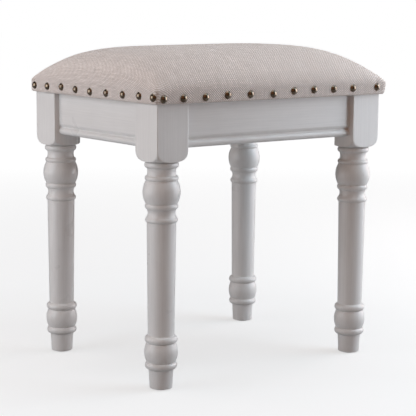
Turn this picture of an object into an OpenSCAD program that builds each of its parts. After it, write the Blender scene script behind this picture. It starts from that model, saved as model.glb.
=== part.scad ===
// Dressing stool: four turned legs, a frame of beaded aprons and a domed linen seat.
// It is a knock-down stool. A brace is screwed across each corner of the frame, and one
// hanger bolt through it draws the leg in against the ends of its two aprons.
// +Z is up, +X runs along the long side and the front faces -Y. The origin is on the
// floor under the middle of the stool. All sizes are in millimetres.

/* [Overall] */
// Length of the frame over the outer faces of the legs
frame_w = 397; // [340:1:520]
// Depth of the frame over the outer faces of the legs
frame_d = 306; // [270:1:400]
// Height of the leg tops above the floor, which the seat rests on
leg_top = 388; // [350:1:470]

/* [Leg block] */
// Width of the square block at the top of each leg
block_w = 50.8; // [44:0.1:60]
// Height of the square block
block_h = 78; // [66:1:100]
// Radius at which the shoulder turned on the block's lower end starts
shoulder_start = 22.5; // [20:0.1:24]
// Height over which that shoulder rounds up to the block's corners
shoulder_h = 13; // [6:0.5:16]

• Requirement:
Copy exactly the lines that run from the first line of the data to the line containing "are in millimetres.", please, with both ends included and nothing else.

• Exercise solution:
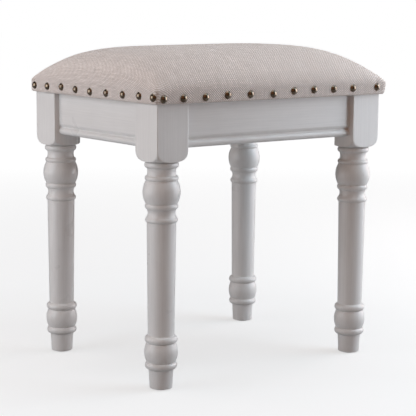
Turn this picture of an object into an OpenSCAD program that builds each of its parts. After it, write the Blender scene script behind this picture. It starts from that model, saved as model.glb.
=== part.scad ===
// Dressing stool: four turned legs, a frame of beaded aprons and a domed linen seat.
// It is a knock-down stool. A brace is screwed across each corner of the frame, and one
// hanger bolt through it draws the leg in against the ends of its two aprons.
// +Z is up, +X runs along the long side and the front faces -Y. The origin is on the
// floor under the middle of the stool. All sizes are in millimetres.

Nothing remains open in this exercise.